The results for the recreation activity purpose indicate that individuals who are mobility-challenged spend lesser time on recreation activities. The other results are consistent with the notion of shorter durations for individuals with high overall activity levels and who begin their out-of-home activities later in the day.

3.2.2 Travel Time to Episode

The purpose-specific estimation results for travel time to an episode are presented in Table 4. The results for travel time to a home-stay episode (i.e., travel time of the return-home trip in a tour) indicate short durations for non-workers with small children and long duration for Hispanic/Asian Americans. The former finding is perhaps a reflection of short trips due to efficient activity-travel patterns with young children. This interpretation is reinforced by the short travel time duration for non-workers in nuclear families (see the coefficient on nuclear family under household structure). The results also suggest the following: (a) retirees travel shorter durations on their return home, (b) high income individuals travel longer durations, (c) individuals with high activity levels travel shorter durations (this can be attributed to more efficient patterns, to reduce “dead-time” traveling back home), (d) individuals using shared ride travel for long durations on their return home, possibly reflecting a conscious decision to travel jointly for trips to activities far away from home, (e) individuals traveling by transit have a long duration of travel, which is likely to be an indication of the slower transit mode, and (f) individuals starting their out-of-home activities later in the day have a shorter travel duration.

As in the case of episode duration, travel time to serve-passenger episodes are not substantially affected by exogenous variables. For personal-business activity, African-Americans travel longer, possibly due to lower accessibility levels. The effects of all other variables are similar to those for the return home trip.

The results for shopping indicate longer travel time durations for Hispanic and Asian Americans, perhaps due to visits to specialized shops that sell ethnic goods. Other results are similar to those already discussed earlier for return home trips. The same is true for the results of travel time duration to recreation activity episodes.

The covariance between the episode and travel time durations due to unobserved effects is provided in the final row of Table 4. These estimates indicate significant correlations for home-stay, serve passenger, and personal-business activity types. The covariance for home-stay episodes is negative, indicating that individuals responsible for substantial in-home chores (leading to long home-stay durations) organize their tours to minimize the “dead” travel time on the return home. The covariances for serve passenger and personal-business activities are positive, indicating that people may be willing to travel longer for activities of longer duration.

3.3 Activity Location (ALOC) Sub-Model

The travel time component of the EDUR-TT sub-model provides the distribution of the desired travel time for participation in episodes. As discussed in Section 2.4, we use this distribution to circumscribe the locations that an individual considers for participation. But the actual location is based on a choice model from among the locations in the individual’s consideration set. The ALOC sub-model provides results characterizing this location choice. For this study, we considered all the zones within the San Francisco Bay Area to be potential candidate locations.
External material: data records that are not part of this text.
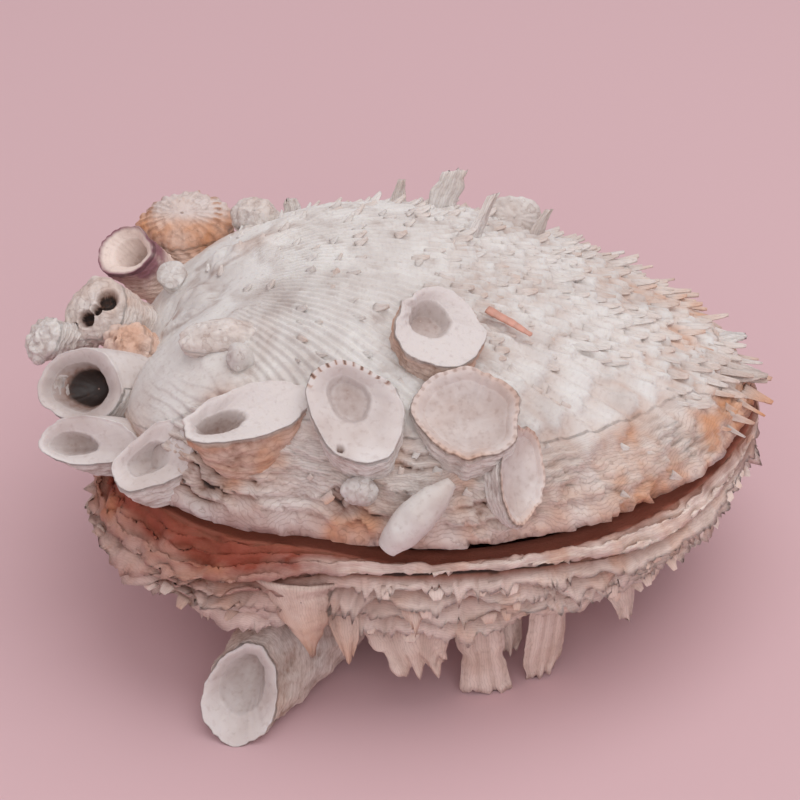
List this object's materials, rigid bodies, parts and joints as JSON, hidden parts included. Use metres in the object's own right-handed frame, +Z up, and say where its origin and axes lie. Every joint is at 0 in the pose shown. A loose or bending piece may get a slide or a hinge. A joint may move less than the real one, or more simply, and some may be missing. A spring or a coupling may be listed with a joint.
{
  "type": "spiny oyster shell",
  "caption": "Closed spiny oyster shell with worn ribs, long spines, ragged frills and jewel box shells grown on it, resting on its frills.",
  "frame": {"origin": "middle of the footprint box, on the surface that the shell stands on", "axes": "+X from the hinge end to the far edge of the valves, +Z up through the upper valve, -Y towards the side with the jewel box shells"},
  "size_m": [0.1643, 0.1336, 0.0834],
  "materials": {
    "chalk_shell": "chalky, worn, off-white with beige and orange stains",
    "layered_shell": "layered, ragged, pinkish beige with brown in the cracks",
    "porcelain_shell": "smooth lavender-white inside, chalky outside",
    "stained_shell": "rough, layered, stained orange and pink",
    "purple_shell_wall": "chalky with a purple-brown rim",
    "worm_chalk": "smooth chalk white",
    "salmon_shell": "smooth salmon pink, streaked"
  },
  "bodies": {
    "root": {"upper_valve": "chalk_shell", "lower_valve": "layered_shell", "great_cup": "porcelain_shell", "shelf_cup": "porcelain_shell", "corner_cup": "porcelain_shell", "long_cup": "stained_shell", "middle_cup": "porcelain_shell", "upper_cup": "stained_shell", "right_cup": "porcelain_shell", "wing_shell": "porcelain_shell", "bottom_cup": "porcelain_shell", "rough_lump": "stained_shell", "spotted_shell": "chalk_shell", "purple_shell": "purple_shell_wall", "rust_shell": "stained_shell", "left_lump": "chalk_shell", "long_shell": "chalk_shell", "white_knob": "worm_chalk", "flat_disc": "chalk_shell", "beige_crust": "chalk_shell", "fan_shell": "chalk_shell", "white_lump": "worm_chalk", "worm_tube": "worm_chalk", "pink_sliver": "salmon_shell", "hanging_shard": "stained_shell"}
  },
  "joints": []
}
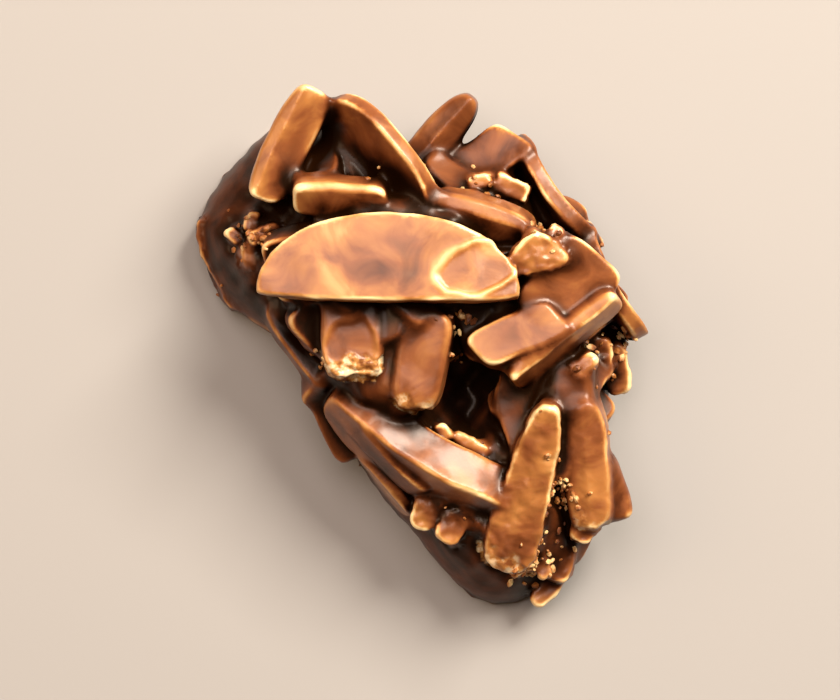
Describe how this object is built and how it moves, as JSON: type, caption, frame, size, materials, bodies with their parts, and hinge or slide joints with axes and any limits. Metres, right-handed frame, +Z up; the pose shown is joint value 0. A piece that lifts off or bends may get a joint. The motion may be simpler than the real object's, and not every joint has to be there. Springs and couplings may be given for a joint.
{
  "type": "chocolate almond cluster",
  "caption": "Free-standing heap of slivered and sliced almonds set in milk chocolate, with a flat underside and an uneven, craggy top.",
  "frame": {"origin": "middle of the outline on the flat underside", "axes": "+Z up from the underside, +Y along the longest side, away from the viewer at the near end of the picture"},
  "size_m": [0.0434, 0.0501, 0.0169],
  "materials": {
    "milk_chocolate": "satin milk chocolate, set in air, thin and golden over the almonds' edges and dark between them"
  },
  "bodies": {
    "root": {"almond_cluster": "milk_chocolate"}
  },
  "joints": []
}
Table 5 presents the estimation results of the ALOC sub-model. The population density of the attraction zone is used as an indicator of the zonal attractiveness of the candidate location. A zone size indicator (specific to each activity type) is used to represent the total number of available opportunities at each candidate location. The zone size is represented by the total area of the attraction zone (in acres) for serve-passenger activity, the total zonal employment (retail plus non-retail) for personal-business activity, the zonal retail employment for shopping activity, and the total zonal household population of the attraction zone for recreation activity. Travel impedance is defined based on the mode chosen and the time of occurrence of the activity. The impedance measure assumes a ratio of 1.75 between the values of out-of-vehicle and in-vehicle travel time based on an estimated trip-based mode choice model. In addition, a value of $4 per hour is used to convert all the costs into in-vehicle time units for computation of the impedance measure.

The estimation results for all activity purposes indicate that non-workers tend to choose locations that are not densely populated for their episode participations. This is perhaps because zones with lower population density are invested more in non-residential land uses and present more variety in opportunities for participation in non-work activities. The effect of the size variable indicates larger probabilities of choice of zones with larger size. Travel impedance has the expected negative effect on location choice, with the effect being most pronounced for personal-business and shopping activities and least for recreational activities. The interaction effects of impedance for the serve passenger purpose indicate lower travel impedance sensitivity for women and individuals with disabilities impacting transit use. For personal business, African-Americans participate in locations which are farther away, perhaps a reflection of stronger locational preferences and/or less accessible locations. For shopping activity, we find that non-Caucasians and high income individuals (>60k) are willing to select locations with higher impedances. The results for recreation indicate choice of locations that are closer for Hispanic and Asian American individuals, individuals with disabilities, and high income individuals. These may reflect accessibility and mobility constraints.

4. SUMMARY AND CONCLUSIONS

The analysis of the activity-travel behavior of non-workers and a study of the factors influencing their travel-related decisions is an important element of a comprehensive household-level activity-based travel demand modeling system. This paper presents the formulations for four sub-models that form a part of an activity-travel pattern modeling framework for non-workers. The paper also presents empirical estimation results for data from the San Francisco Bay Area.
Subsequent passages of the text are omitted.